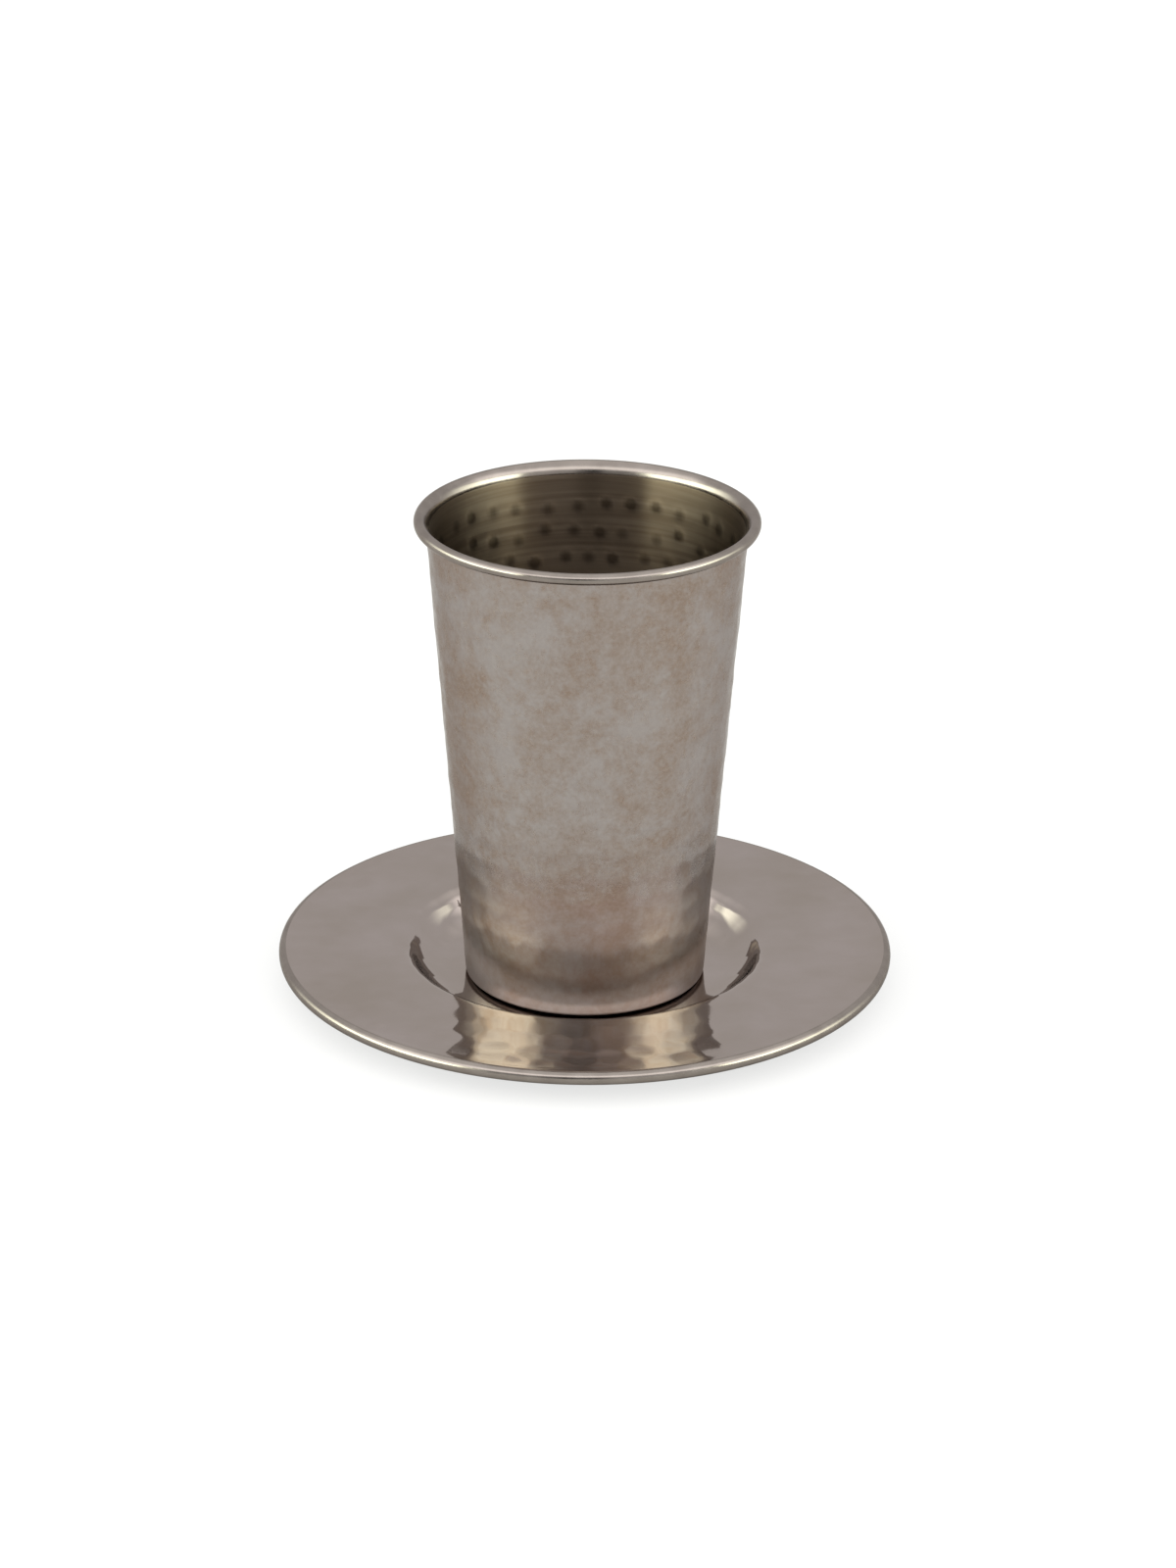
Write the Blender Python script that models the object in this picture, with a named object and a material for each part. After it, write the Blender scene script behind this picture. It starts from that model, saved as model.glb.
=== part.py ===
"""A small round plate with a tumbler standing in its well: a matching set in stainless steel.

Each piece is one sheet of steel, pressed and spun to shape, with its edge rolled into a bead.
The sheet's middle line is drawn from the axis outwards as straights and bends, turned about Z,
and given its thickness by a Solidify modifier. The tumbler is free and lifts straight up.

Metres, +Z up. The origin is the middle of the plate's flat underside.
"""

import math

import bmesh
import bpy
from mathutils import Matrix, Vector

MM = 0.001

# Round pieces
TURN_STEPS = 64             # facets in a full turn
BEND_STEP = math.radians(20)  # the most that one facet of a bend turns

# Plate
PLATE_DIAMETER = 140 * MM
PLATE_SHEET = 1.0 * MM
FLANGE_TOP = 7.9 * MM       # height of the flange's upper face
FLANGE_INNER_RADIUS = 42.8 * MM  # where the level flange starts to fall into the well
SHOULDER_BEND = 3.5 * MM    # bend radius from the flange into the well
WELL_BEND = 10.0 * MM       # bend radius from the well's wall into its floor
WELL_SLOPE = math.radians(55)    # steepest slope of the well's wall
PLATE_BEAD = 1.6 * MM       # outer radius of the rolled edge
PLATE_CURL = math.radians(265)   # how far the edge is rolled round

# Tumbler
CUP_HEIGHT = 110.0 * MM
CUP_SHEET = 0.8 * MM
CUP_FOOT_RADIUS = 27.25 * MM  # where the straight wall would meet the standing plane
CUP_WALL_SLOPE = math.radians(85.38)  # from level, which opens the rim to 77 mm across
FOOT_BEND = 1.2 * MM        # outside corner round the foot
BASE_RECESS = 1.0 * MM      # how far the middle of the base is pushed up
BASE_RECESS_RADIUS = 21.0 * MM
BASE_SLOPE = math.radians(30)  # of the step between the recess and the standing ring
BASE_BEND = 1.6 * MM
LIP_FLARE_BEND = 3.0 * MM   # the wall opens outwards through this bend
LIP_FLARE_END = math.radians(35)  # slope where the flare turns into the bead
CUP_BEAD = 1.28 * MM        # outer radius of the rolled lip
CUP_CURL_END = math.radians(-212)  # slope of the sheet where the roll ends

GAP = 0.3 * MM              # clearance between the tumbler's base and the well's floor

# Brushed and polished steel: colour, roughness, metallic
PLATE_FINISH = ((0.30, 0.26, 0.24, 1.0), 0.10, 1.0)
CUP_FINISH = ((0.30, 0.27, 0.23, 1.0), 0.20, 1.0)


def clear_scene():
    for thing in list(bpy.data.objects):
        bpy.data.objects.remove(thing, do_unlink=True)


class SheetLine:
    """The middle line of a sheet in the X-Z plane, drawn from a start point and a heading."""

    def __init__(self, x, z):
        self.points = [Vector((x, 0.0, z))]
        self.heading = 0.0

    def straight(self, length):
        step = Vector((math.cos(self.heading), 0.0, math.sin(self.heading)))
        self.points.append(self.points[-1] + step * length)

    def straight_to_x(self, x):
        self.straight((x - self.points[-1].x) / math.cos(self.heading))

    def bend_to(self, heading, radius):
        """Turns to a heading along an arc whose middle line has this radius."""
        turn = heading - self.heading
        side = math.copysign(1.0, turn)
        steps = max(1, math.ceil(abs(turn) / BEND_STEP - 1e-6))
        start, first = self.points[-1], self.heading
        for i in range(1, steps + 1):
            angle = first + turn * i / steps
            across = math.sin(angle) - math.sin(first)
            up = math.cos(first) - math.cos(angle)
            self.points.append(start + Vector((across, 0.0, up)) * (radius * side))
        self.heading = heading


def rise_in_bends(radii, slope):
    """The height gained by turning from level to a slope and back through two bends."""
    return sum(radii) * (1 - math.cos(slope))


def plate_line():
    """Flat floor, well wall, level flange, and an edge rolled outwards and down."""
    middle = PLATE_SHEET / 2
    bends = (WELL_BEND, SHOULDER_BEND)
    rise = FLANGE_TOP - PLATE_SHEET
    wall = (rise - rise_in_bends(bends, WELL_SLOPE)) / math.sin(WELL_SLOPE)
    run = sum(bends) * math.sin(WELL_SLOPE) + wall * math.cos(WELL_SLOPE)
    curl = PLATE_BEAD - middle

    line = SheetLine(0.0, middle)
    line.straight_to_x(FLANGE_INNER_RADIUS - run)
    line.bend_to(WELL_SLOPE, WELL_BEND)
    line.straight(wall)
    line.bend_to(0.0, SHOULDER_BEND)
    line.straight_to_x(PLATE_DIAMETER / 2 - PLATE_BEAD)
    line.bend_to(-PLATE_CURL, curl)
    return line.points


def cup_line(base_height):
    """Recessed base, standing ring, straight wall, flared lip and an edge rolled outwards."""
    middle = CUP_SHEET / 2
    standing = base_height + middle
    curl = CUP_BEAD - middle
    step = BASE_RECESS - rise_in_bends((BASE_BEND, BASE_BEND), BASE_SLOPE)
    foot_bend = FOOT_BEND - middle

    line = SheetLine(0.0, standing + BASE_RECESS)
    line.straight_to_x(BASE_RECESS_RADIUS)
    line.bend_to(-BASE_SLOPE, BASE_BEND)
    line.straight(step / math.sin(BASE_SLOPE))
    line.bend_to(0.0, BASE_BEND)

    # The foot's bend ends on the straight wall, whose outer face passes through the foot radius.
    across_wall = middle / math.sin(CUP_WALL_SLOPE)
    corner = CUP_FOOT_RADIUS - across_wall + middle / math.tan(CUP_WALL_SLOPE)
    tangent = foot_bend * math.tan(CUP_WALL_SLOPE / 2)
    line.straight_to_x(corner - tangent)
    line.bend_to(CUP_WALL_SLOPE, foot_bend)

    top = base_height + CUP_HEIGHT - middle
    flare_rise = LIP_FLARE_BEND * (math.cos(LIP_FLARE_END) - math.cos(CUP_WALL_SLOPE))
    bead_rise = curl * (1 - math.cos(LIP_FLARE_END))
    wall = (top - bead_rise - flare_rise - line.points[-1].z) / math.sin(CUP_WALL_SLOPE)
    line.straight(wall)
    line.bend_to(LIP_FLARE_END, LIP_FLARE_BEND)
    line.bend_to(CUP_CURL_END, curl)
    return line.points


def turned_sheet(name, points, thickness, finish):
    """Turns the middle line about Z and gives the surface the sheet's thickness."""
    bm = bmesh.new()
    verts = [bm.verts.new(point) for point in points]
    edges = [bm.edges.new(pair) for pair in zip(verts, verts[1:])]
    bmesh.ops.spin(
        bm,
        geom=verts + edges,
        cent=(0, 0, 0),
        axis=(0, 0, 1),
        angle=math.tau,
        steps=TURN_STEPS,
        use_merge=True,
    )
    bmesh.ops.remove_doubles(bm, verts=bm.verts, dist=0.001 * MM)
    bmesh.ops.recalc_face_normals(bm, faces=bm.faces)
    mesh = bpy.data.meshes.new(name)
    bm.to_mesh(mesh)
    bm.free()
    mesh.shade_smooth()

    piece = bpy.data.objects.new(name, mesh)
    bpy.context.scene.collection.objects.link(piece)
    sheet = piece.modifiers.new("Sheet thickness", "SOLIDIFY")
    sheet.thickness = thickness
    sheet.offset = 0.0
    sheet.use_even_offset = True
    mesh.materials.append(steel(name + " steel", *finish))
    return piece


def steel(name, colour, roughness, metallic):
    material = bpy.data.materials.new(name)
    material.use_nodes = True
    shader = material.node_tree.nodes["Principled BSDF"]
    shader.inputs["Base Color"].default_value = colour
    shader.inputs["Roughness"].default_value = roughness
    shader.inputs["Metallic"].default_value = metallic
    return material


def main():
    clear_scene()
    plate = turned_sheet("plate", plate_line(), PLATE_SHEET, PLATE_FINISH)

    # The tumbler's origin is on its lift axis, at the middle of its base.
    base_height = PLATE_SHEET + GAP
    cup = turned_sheet("cup", cup_line(base_height), CUP_SHEET, CUP_FINISH)
    cup.data.transform(Matrix.Translation((0.0, 0.0, -base_height)))
    cup.location = (0.0, 0.0, base_height)
    cup.parent = plate


main()
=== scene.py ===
# %% [markdown]
# # A hammered steel plate and its tumbler
#
# The set has two pieces: a small round plate with a well in the middle, and a tapered tumbler
# that stands in the well and lifts off. Both are single sheets of stainless steel whose edges
# are rolled into a bead, and both were planished, which means struck all over with a polished
# hammer. This file builds them again at full detail round a simpler engineering model, the
# frame, which gives every size and place and says what moves. We load the frame first and keep
# its outer boxes, which give the outer sizes.

# %% Load the frame
import math

import bmesh
import bpy
import numpy as np
from mathutils import Matrix, Vector


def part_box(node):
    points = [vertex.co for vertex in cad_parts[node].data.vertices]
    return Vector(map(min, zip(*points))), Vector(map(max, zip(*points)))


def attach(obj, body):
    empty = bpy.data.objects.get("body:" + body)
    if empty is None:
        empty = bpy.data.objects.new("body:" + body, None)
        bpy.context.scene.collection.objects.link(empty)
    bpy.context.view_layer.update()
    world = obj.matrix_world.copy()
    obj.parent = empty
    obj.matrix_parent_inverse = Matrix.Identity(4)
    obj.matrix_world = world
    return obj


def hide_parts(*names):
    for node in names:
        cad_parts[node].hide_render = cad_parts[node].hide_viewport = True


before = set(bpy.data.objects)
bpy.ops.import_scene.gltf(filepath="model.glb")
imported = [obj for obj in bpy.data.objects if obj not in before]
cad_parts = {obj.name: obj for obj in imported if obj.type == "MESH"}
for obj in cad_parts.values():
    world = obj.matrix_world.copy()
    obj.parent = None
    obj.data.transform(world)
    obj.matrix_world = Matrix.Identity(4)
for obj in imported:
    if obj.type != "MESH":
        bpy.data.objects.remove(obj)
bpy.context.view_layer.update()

# %% [markdown]
# ## Sizes
#
# Lengths are in metres, as Blender has them, and MM turns millimetres into metres. The outer
# sizes come from the frame's boxes. What a box can't tell, such as the radius of a bend, is
# written down here, with the same values as the frame was made with.

# %% Sizes
MM = 0.001
_, plate_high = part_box("plate")
cup_low, cup_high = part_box("cup")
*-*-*
- _SET TASK_
Repeat, word for word, the lines from the opening of the material through the line containing "in stainless steel.".

- _SOLUTION TO THIS EXERCISE_
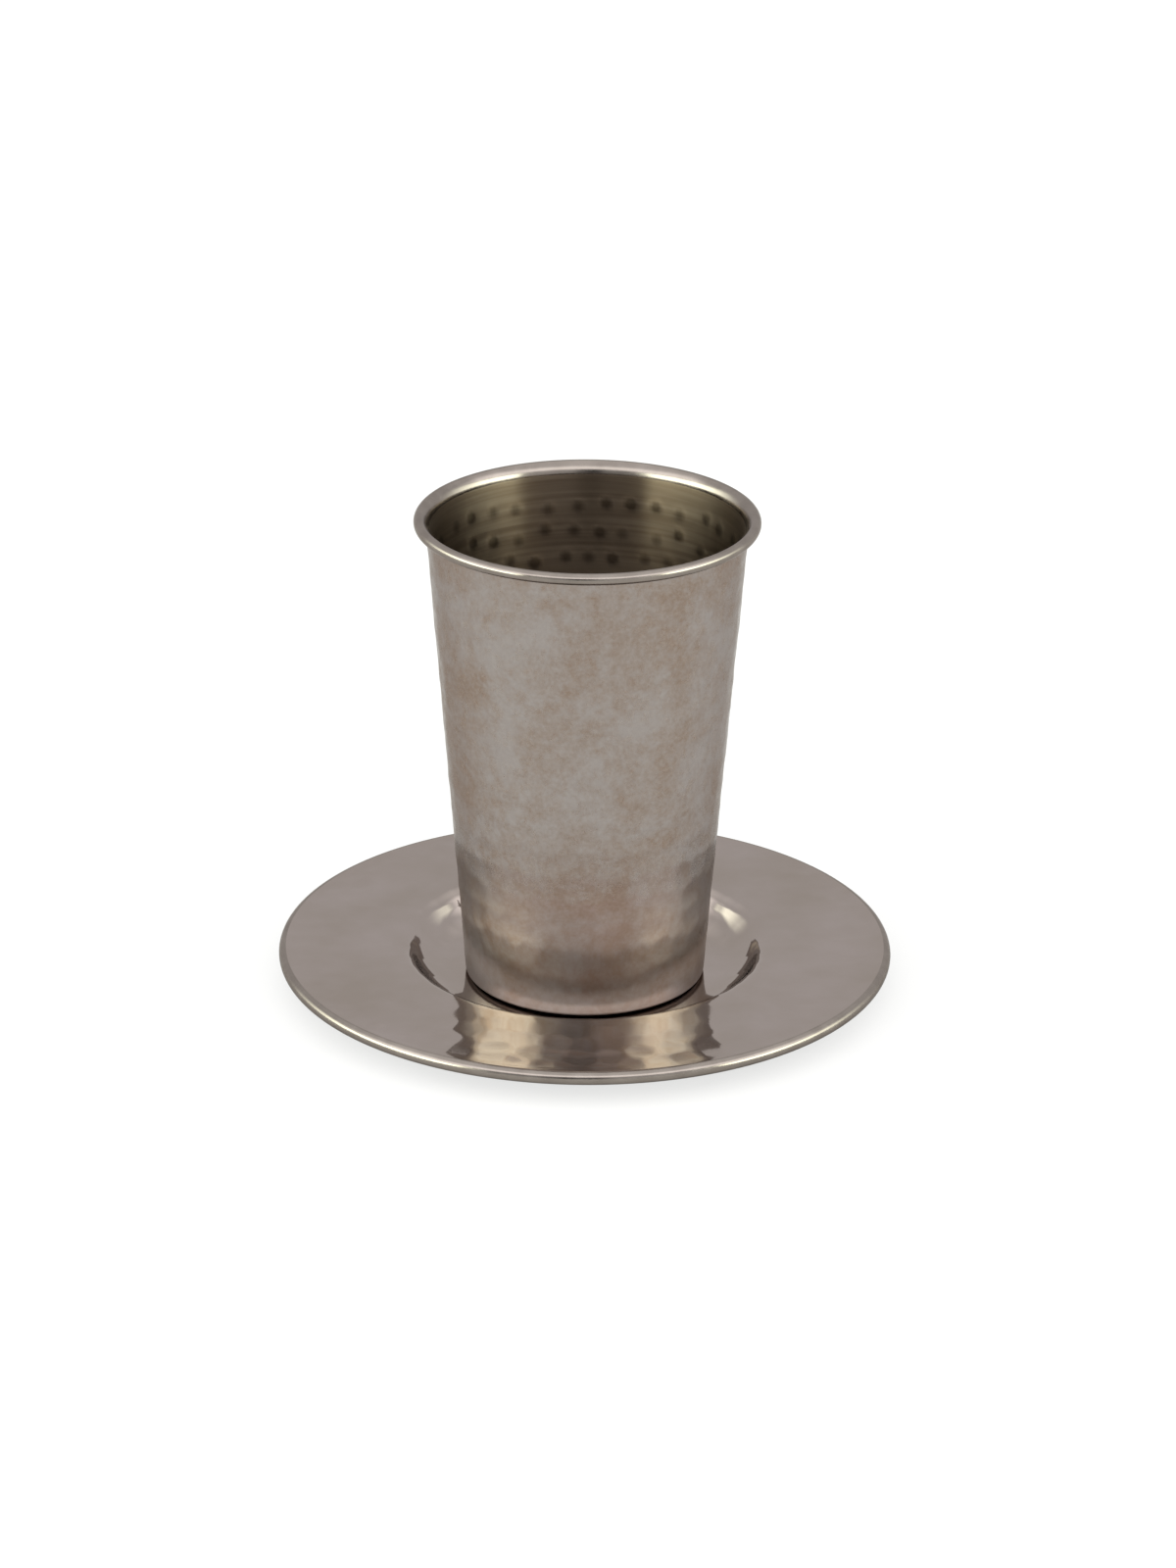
Write the Blender Python script that models the object in this picture, with a named object and a material for each part. After it, write the Blender scene script behind this picture. It starts from that model, saved as model.glb.
=== part.py ===
"""A small round plate with a tumbler standing in its well: a matching set in stainless steel.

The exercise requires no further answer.